Turn 71, Take Pension, Pay Tax

I’m approaching my seventy-first birthday later this week. Though 70 is seen as a milestone birthday, 71 is much more significant in terms of pensions and taxation.

In December of the year you turn 71, you must begin receiving your pension. You must also convert your Registered Retirement Savings Plan to a Registered Retirement Income Fund and begin drawing on it.

I’m in the home stretch of contributing to the University of Toronto Pension Plan and will start receiving my pension on December 1. And I’ve converted my not-especially-large RRSP (because I already have a pension from my employer) to a RRIF. And I’m already receiving Canada Pension Plan. Finally, I’m receiving a very small pension from US Social Security in recognition of contributions I made while working in the US part-time as a student and teaching there for two years.

The last part of the picture is Old Age Security (OAS). OAS is a government pension based on residency and citizenship, not on contributions (unlike CPP). The maximum annual OAS payment is $7356, about half of the maximum CPP payment of $14100 (in both cases at age 65). OAS can be clawed back for higher income seniors, with the clawback starting at an annual income of $79,000 and becoming total at an annual income of $128,000.

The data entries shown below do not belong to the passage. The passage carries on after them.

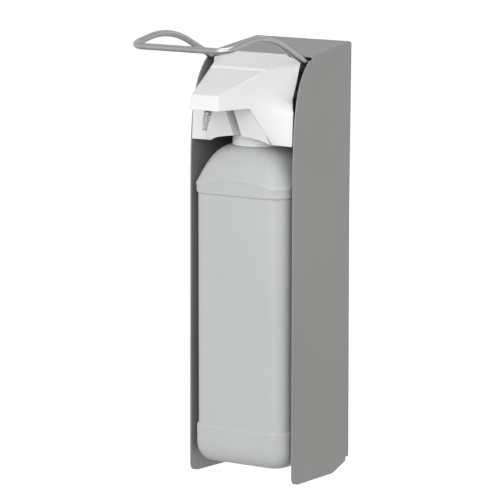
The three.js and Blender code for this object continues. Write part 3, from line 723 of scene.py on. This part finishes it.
cap_foot, cap_top = CAP_LOW[2] - FOOT - CAP_DROP, CAP_HIGH[2] - FOOT
way_up = np.linspace(0, 1, 60)
wall_z = cap_foot + 0.3 + (cap_top - cap_foot - 1.0) * way_up
wall_r = (CAP_RADIUS - 0.3 - CAP_TAPER * way_up
          + BEAD_RISE * np.abs(np.cos(way_up * np.pi * BEADS)) ** 0.5)
cap_profile = np.vstack([
    [[CAP_BORE, cap_foot], [CAP_RADIUS - 0.4, cap_foot]], np.column_stack([wall_r, wall_z]),
    [[wall_r[-1] - 0.6, cap_top], [CAP_HOLE, cap_top], [CAP_HOLE, CAP_CEILING],
     [CAP_BORE, CAP_CEILING]]])
cap_mesh = grid_mesh("screw_cap", turned_points(cap_profile, 96), True, True)
# Its finish is the bottle's plastic painted lighter, as painted light against the hood's shade.
add_piece("screw_cap", cap_mesh, "housing", finishes["cap_painted_light_plastic"],
          ["neck_cap"])

# %% [markdown]
# The spout is a steel tube that leaves the pump head, runs forward under the hood and turns
# down. A clear tapered tip is pushed over its end. Both are tubes with a wall: the path goes out
# on the outer radius and comes back on the inner one.

# %% Spout
SPOUT_START = np.array([0, PUMP_Y - 12.4, 296])
SPOUT_BEND, SPOUT_TIP = np.array([0, -120, 295.4]), np.array([0, -127.6, 271.6])
SPOUT_DROP, SPOUT_TURN = 14.0, 6.0
SPOUT_OUTER, SPOUT_INNER = 2.1, 1.3
TIP_FROM, TIP_TO, TIP_ROWS = 10.0, 25.0, 46
TIP_WIDE, TIP_TAPER, TIP_SOCKET, TIP_BORE = 2.9, 0.95, 2.35, 1.2
spout_down = (SPOUT_TIP - SPOUT_BEND) / np.linalg.norm(SPOUT_TIP - SPOUT_BEND)


def walled_tube(name, path, outer_radius, inner_radius, sides):
    """A tube with a wall, as one closed grid: out along the outside, back along the inside."""
    outer_wall = tube_points(path, outer_radius, sides, (1, 0, 0))
    inner_wall = tube_points(path, inner_radius, sides, (1, 0, 0))[::-1]
    return grid_mesh(name, np.vstack([outer_wall, inner_wall]), True, True)


spout_corners = [SPOUT_START, SPOUT_BEND, SPOUT_BEND + spout_down * SPOUT_DROP]
spout_path = evenly(rounded_path(spout_corners, [SPOUT_TURN]), 120)
add_piece("spout", walled_tube("spout", spout_path, SPOUT_OUTER, SPOUT_INNER, 28),
          "pump_head", finishes["bare_steel"], ["spout_tube"])

tip_path = SPOUT_BEND + spout_down * np.linspace(TIP_FROM, TIP_TO, TIP_ROWS)[:, None]
down = np.linspace(0, 1, TIP_ROWS)
tip_outer = TIP_WIDE - TIP_TAPER * smooth_step(down, 0.12, 1.0)
tip_outer[[0, -1]] -= 0.2
tip_inner = np.where(down < 0.28, TIP_SOCKET, TIP_BORE)
add_piece("tip", walled_tube("tip", tip_path, tip_outer, tip_inner, 36),
          "pump_head", finishes["clear_plastic"], ["spout_tip"])

# %% [markdown]
# The return spring is a helix, and it gets a mesh of its own.

# %% Return spring
SPRING_WIRE, SPRING_RADIUS, SPRING_TURNS = 0.45, 4.85, 7
spring_low, spring_high = extents("pump_spring")
spring_length = spring_high[2] - spring_low[2]
turns = np.linspace(0, SPRING_TURNS, SPRING_TURNS * 40 + 1)
coil_z = (spring_low[2] - FOOT + SPRING_WIRE
          + (spring_length - 2 * SPRING_WIRE) * turns / SPRING_TURNS)
helix = np.stack([SPRING_RADIUS * np.cos(2 * np.pi * turns),
                  PUMP_Y + SPRING_RADIUS * np.sin(2 * np.pi * turns), coil_z], -1)
spring_mesh = grid_mesh("return_spring", tube_points(helix, SPRING_WIRE, 10, (0, 0, 1)),
                        wrap_columns=True, close_ends=True)
spring = add_piece("return_spring", spring_mesh, "housing", finishes["bare_steel"],
                   ["pump_spring"])
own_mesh(spring)

# %% [markdown]
# The other working pieces have the right shape already. Their meshes stay as they are, and
# each gets its finish. Its hard edges are softened on a merged copy that stands for it.

# %% Softened copies of the working pieces
SHARP = 40
FRONT_WALL_Y, FRONT_WALL_EDGE, TUCK = -82.0, 15.0, 1.7


def softened_copy(node, slot, body, width, reshape=None):
    """A copy of a CAD node with its doubles merged, reshaped if asked, and its edges rounded."""
    mesh = frame["nodes"][node].data
    count = len(mesh.vertices)
    points = np.empty(count * 3, np.float32)
    mesh.vertices.foreach_get("co", points)
    triangles = np.empty(len(mesh.loops), int)
    mesh.loops.foreach_get("vertex_index", triangles)
    _, first, same = np.unique(np.round(points.reshape(-1, 3), 6), axis=0,
                               return_index=True, return_inverse=True)
    merged = bpy.data.meshes.new("soft_" + node)
    faces = same.reshape(-1)[triangles].reshape(-1, 3)
    faces = faces[(faces != np.roll(faces, 1, axis=1)).all(1)]
    places = points.reshape(-1, 3)[first].astype(float)
    merged.from_pydata((reshape(places) if reshape else places).tolist(), [], faces.tolist())
    piece = add_piece("soft_" + node, merged, body, finishes[slot], [node])
    merged.set_sharp_from_angle(angle=math.radians(SHARP))
    soften_edges(piece, width, SHARP)


slot_of = {row["node"]: row["material_slot"] for row in frame["record"]["subparts"]}
bodies = frame["record"]["behaviour"]["bodies"]
body_of = {node: body for body, nodes in bodies.items() for node in nodes}
remade = {"housing_shell", "lever_bow", "front_hood", "bottle", "neck_cap", "spout_tube",
          "spout_tip", "pump_spring"}


def tuck_under_hood(places):
    """Moves the outer edges of the front wall a little outwards, so they end inside the hood."""
    edge = (places[:, 1] < FRONT_WALL_Y * MM) & (np.abs(places[:, 0]) > FRONT_WALL_EDGE * MM)
    places[edge, 0] += np.sign(places[edge, 0]) * TUCK * MM
    return places


softened_copy("pump_carrier", "white_plastic", "housing", 0.25, tuck_under_hood)
for node in sorted(set(slot_of) - remade - {"pump_carrier"}):
    softened_copy(node, slot_of[node], body_of[node], 0.18)

# %% [markdown]
# The stage is a plain pale floor well below the dispenser, and a world that is brightest at the
# horizon and darker above and below. The floor sends no light back, so slopes and undersides
# keep their shade.

# %% Floor and world
FLOOR_HALF, FLOOR_Z = 30.0, -0.7
WORLD_GREYS = {"below": 0.44, "horizon": 0.95, "above": 0.53}

floor_mesh = bpy.data.meshes.new("floor")
floor_mesh.from_pydata([(x * FLOOR_HALF, y * FLOOR_HALF, FLOOR_Z)
                        for x, y in ((-1, -1), (1, -1), (1, 1), (-1, 1))], [], [(0, 1, 2, 3)])
floor = bpy.data.objects.new("floor", floor_mesh)
bpy.context.scene.collection.objects.link(floor)
floor_finish, _, _, floor_shader = new_finish("pale_floor", Roughness=0.9, Emission_Strength=0.42)
floor_shader.inputs["Base Color"].default_value = (0.96, 0.96, 0.96, 1)
floor_shader.inputs["Emission Color"].default_value = (1, 1, 1, 1)
floor_mesh.materials.append(floor_finish)
floor.visible_diffuse = False
floor.visible_glossy = False

world = bpy.data.worlds.new("studio")
world.use_nodes = True
sky_nodes, sky_links = world.node_tree.nodes, world.node_tree.links
direction = sky_nodes.new("ShaderNodeTexCoord")
parts = sky_nodes.new("ShaderNodeSeparateXYZ")
height = sky_nodes.new("ShaderNodeMapRange")
height.inputs["From Min"].default_value = -1.0
glow = sky_nodes.new("ShaderNodeValToRGB")
glow.color_ramp.interpolation = "EASE"
glow.color_ramp.elements.new(0.5)
for element, grey in zip(glow.color_ramp.elements, WORLD_GREYS.values()):
    element.color = (grey, grey, grey, 1)
sky_links.new(direction.outputs["Generated"], parts.inputs["Vector"])
sky_links.new(parts.outputs["Z"], height.inputs["Value"])
sky_links.new(height.outputs["Result"], glow.inputs["Fac"])
sky_links.new(glow.outputs["Color"], sky_nodes["Background"].inputs["Color"])
bpy.context.scene.world = world
bpy.context.scene.view_settings.view_transform = "Standard"
print("world", WORLD_GREYS)

# %% [markdown]
# Three soft square lamps. The strongest stands in front and a little above, so upright faces are
# brighter than the slopes. A small one stands to the right. The one overhead is seen only in
# reflections: it puts the highlight on the wire and leaves the matt plastics alone.

# %% Lamps
def soft_light(name, place, aim, size, power):
    """A square area light at a place, turned to face a point."""
    data = bpy.data.lights.new(name, "AREA")
    data.size = size
    data.energy = power
    lamp = bpy.data.objects.new(name, data)
    bpy.context.scene.collection.objects.link(lamp)
    away = np.asarray(place, float) - np.asarray(aim, float)
    away /= np.linalg.norm(away)
    side = np.cross((0, 0, 1), away)
    side /= np.linalg.norm(side)
    aim_object(lamp, side, np.cross(away, side), away, place)
    print("lamp", name, power, "W")
    return lamp


soft_light("key", (0.34, -1.87, 0.75), (0, -0.05, 0.05), 1.0, 14)
soft_light("side", (0.78, -0.85, 0.62), (0, -0.05, 0.08), 0.6, 2.2)
over = soft_light("over", (0.05, -0.2, 1.2), (0, -0.1, 0.1), 0.9, 6)
over.visible_diffuse = False
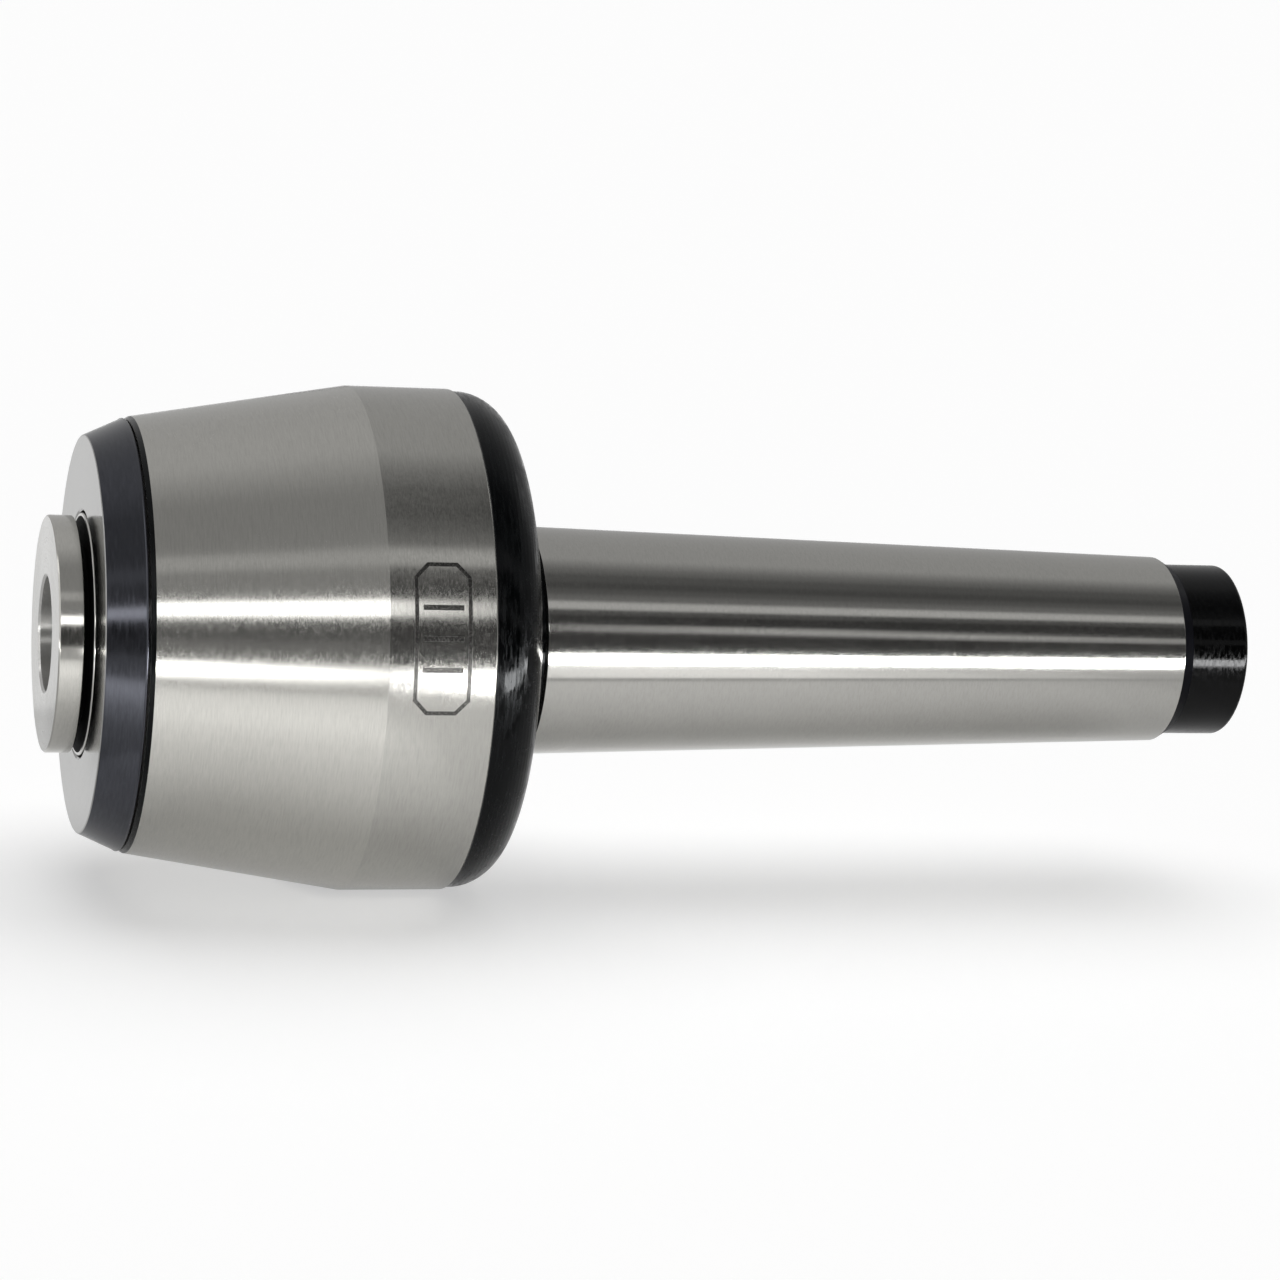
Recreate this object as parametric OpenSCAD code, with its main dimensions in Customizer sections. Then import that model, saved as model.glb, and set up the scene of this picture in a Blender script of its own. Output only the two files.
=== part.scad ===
// Live center: a Morse taper shank whose head carries a freely turning spindle.
// The axis lies along X, the nose points to -X and the tail to +X.
// The origin is on the axis, at the gauge plane of the shank's taper.

/* [Shank] */
// Diameter at the gauge plane, Morse taper number 4
gauge_d = 31.267; // [31.2:0.001:31.3]
// Length over which the taper's diameter shrinks by one millimetre
taper_ratio = 19.254; // [19:0.001:20.1]
// Start of the ground taper, just ahead of the gauge plane
taper_start = -1.15; // [-2:0.05:-0.6]
// End of the ground taper
taper_end = 92.25; // [90:0.05:93]
// Whole length of the shank from the gauge plane
shank_len = 102.5; // [100:0.1:104]
// Diameter of the plain tail
tail_d = 24.4; // [23:0.1:25.4]

/* [Head] */
// Front edge of the ground cone, where the head is narrowest
head_front_x = -55.6; // [-55.8:0.1:-55.2]
// Diameter at that front edge
head_front_d = 58.3; // [58.2:0.1:61]
// Largest diameter of the head
head_d = 68.3; // [66:0.1:72]
// End of the cone and start of the cylinder
head_edge_x = -26.65; // [-32:0.05:-20]
// End of the ground cylinder
head_rear_x = -12.6; // [-13.5:0.1:-12.2]
// Back face of the head
head_back_x = -5.3; // [-5.4:0.1:-4.8]
// Radius that rounds the head's back edge
back_round = 6.2; // [5:0.1:6.4]

/* [Front cap] */
// Plane of the cap's nose face
nose_x = -61.65; // [-61.8:0.05:-61.3]
// Diameter of the nose face, with its rounded rim
nose_d = 53; // [50:0.1:54]
// Largest diameter of the cap, at the back of its cone
cap_d = 57.8; // [56:0.1:58]
// Width of the open gap between the cap and the head
cap_gap = 0.3; // [0.2:0.05:0.35]

/* [Spindle] */
// Plane of the spindle's front face
face_x = -66.2; // [-67:0.1:-65.9]
// Diameter of the nose disk
disk_d = 31.6; // [30:0.1:32.4]
// Thickness of the nose disk
disk_t = 3.35; // [2.6:0.05:3.4]
// Diameter of the collar behind the disk's extraction groove
collar_d = 32.3; // [32:0.1:33.2]
// Gap all round between that collar and the cap
collar_gap = 0.3; // [0.2:0.05:0.4]
// Diameter of the bore that takes an interchangeable point
point_bore_d = 15.4; // [12:0.1:17]
// Depth of that bore's cylinder
point_bore_len = 36; // [24:0.5:37]

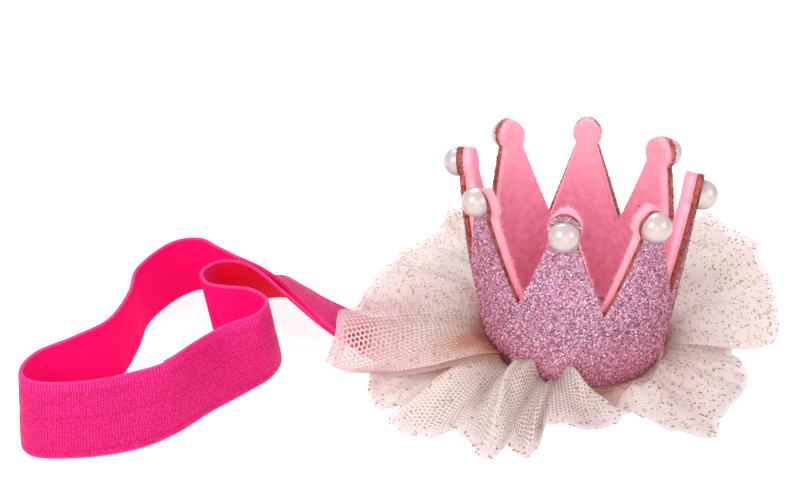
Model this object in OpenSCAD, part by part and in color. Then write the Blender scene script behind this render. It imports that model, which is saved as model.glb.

OAS is paid on an individual basis which, together with the absence of required contributions, is intended to provide independent income for women who have not worked outside the home.

Finally, OAS is a major government program. The federal government’s Estimates for the current fiscal year (ending March 31, 2021), show that the government will spend almost $45 billion on OAS. The Harper Government, concerned about the sustainability of OAS as the baby boom generation retires, introduced a phased increase in the eligibility age from 65 to 67. The Trudeau Liberals reversed this reform as soon as they took office in 2015.

One of the benefits available only to pensioners is that, for tax purposes, pension income can be split between spouses, regardless which spouse receives it. (Similarly, the Harper Government had extended this benefit to all families for employment income, and the Trudeau Liberals reversed this as soon as they took office).

From a tax and policy perspective, it is interesting how OAS and pension income splitting interact. One spouse receiving a considerable pension could split it with the other spouse, and still be eligible for non-reduced OAS. Consider the following case. Retired spouses over the age of 65 have income from other sources totaling $158,000 that they are able to split evenly. Each would be eligible for the maximum non-reduced OAS of $7356, for a total of $14,700 for the couple. A retirement income for a couple of $158,000 is considerable, even in a high-rent city like Toronto. Gilding their lily with another $14,700 hardly seems necessary.

Employment and Social Development Canada, the department that administers OAS, has stated that only 2 percent of OAS recipients have a full clawback and another 5 percent a partial clawback. However, this is based on current rules that accommodate pension income splitting. Change the rules by basing the OAS clawback on total family income, and the extent of the clawback would increase.

Emerging from the pandemic with a greatly increased public sector debt load will require a comprehensive rethinking of public finances. Given its significance in the federal government’s budget, OAS is one program that is bound to draw the attention of politicians and public servants.